Mais plantons le décor. S'il existait un SEUL livre que j'aurais aimé écrire, c'est celui-là. Honnêtement, je ne vois dans les cent quarante-trois pages du roman qu'absolue perfection. Tout, de l'intrigue au style en passant par les personnages, la morale de l'histoire et la finesse de la langue, tout, dis-je, est rigoureusement parfait dans ce « Pape rose » d'Ulrich Brossius. Si parfait qu'il me semble logique de ne trouver aucune information sur l'auteur à l'origine de ce chef-d'œuvre total. Car il ne fait aucun doute que la plume qui se cache derrière Ulrich Brossius a un fameux talent. Il est donc bien prudent de rester planqué sous un fumeux pseudonyme, puisque ce talent est mis au service d'une cause radicalement anti-religieuse : les positions de l'auteur au sujet de « certaine croyance » le placent en première ligne pour un assassinat intégriste de la plus abjecte nature. Je ne préciserai pas davantage. Que ceux qui peuvent comprendre comprennent.

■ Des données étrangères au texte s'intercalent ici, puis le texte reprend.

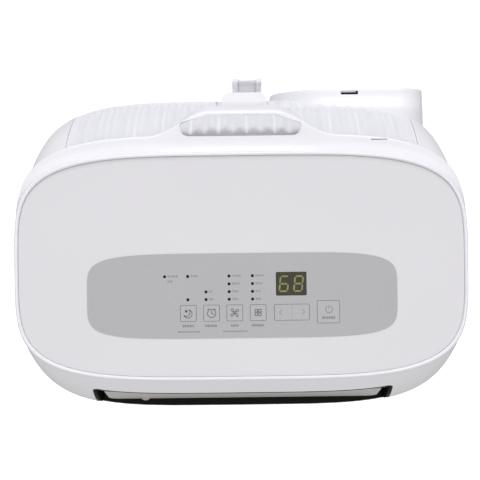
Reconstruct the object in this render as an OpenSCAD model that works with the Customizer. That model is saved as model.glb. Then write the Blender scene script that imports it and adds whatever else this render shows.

Mais qu'en est-il, exactement ? Le narrateur, un « bon bourguignon » mélomane qui se nomme Ulrich Brossius, raconte par le menu ses péripéties dans une Europe retournée au chaos, après une crise économique épouvantable. [Nota bene : comme précisé dans l'introduction, « Le Pape rose » date de 1986 - visionnaire, par-dessus le marché.] Après un petit crochet en Confédération Helvétique, notre facétieux héros passe en Italie, avec la ferme intention de gagner Milan, et d'y rendre visite à un certain Bragmardus, musicien émérite et compositeur enragé. Mais ce qu'il découvre, une fois la frontière franchie, va le précipiter dans une sorte de road-movie échevelé, qui tient autant du roman d'anticipation que de la satire sociale la plus violente. Érotique, voire pornographique, « Le Pape rose » l'est sans conteste. Mais dans une langue verte et châtiée qui coupe certainement net toute velléité de censure. Le scandale du roman est ailleurs : dans la dénonciation virulente d'une certaine conception « capitaliste » de l'existence, dans les attaques aux armes (très) lourdes à l'encontre des religions et enfin dans la défense goguenarde d'une certaine culture paysanne pleine de bon sens et de bonhomie que nous avons malheureusement perdue. Bien vivre, semble s'enflammer Ulrich Brossius, c'est profiter de l'existence en se gardant des poisons que sont les Dieux, la Vertu et l'Argent. Où l'on comprend pourquoi, malgré son succès, « Le Pape rose » n'a pas été réédité depuis 1986.

Il faut lire « Le Pape rose », absolument. Si j'osais, j'irais même jusqu'à en publier le texte intégral, afin qu'il puisse circuler de nouveau. Mais je respecte trop le droit d'auteur pour me compromettre dans un forfait pareil. Je me contente simplement d'en signaler l'existence et d'en prescrire la lecture « séance tenante » à tous les muselés qui verdissent de rage dans leur coin, en se demandant où les choses vont « s'arrêter », au juste. [J'ai bien peur que si nul n'y prend garde, lesdites choses ne s'arrêteront pas, en fait. Mais c'est une autre histoire.]

« Le Pape rose » d'Ulrich Brossius, paru aux Éditions Ramsay (collection Libertines) en 1986. ISBN 2-85956-505-1.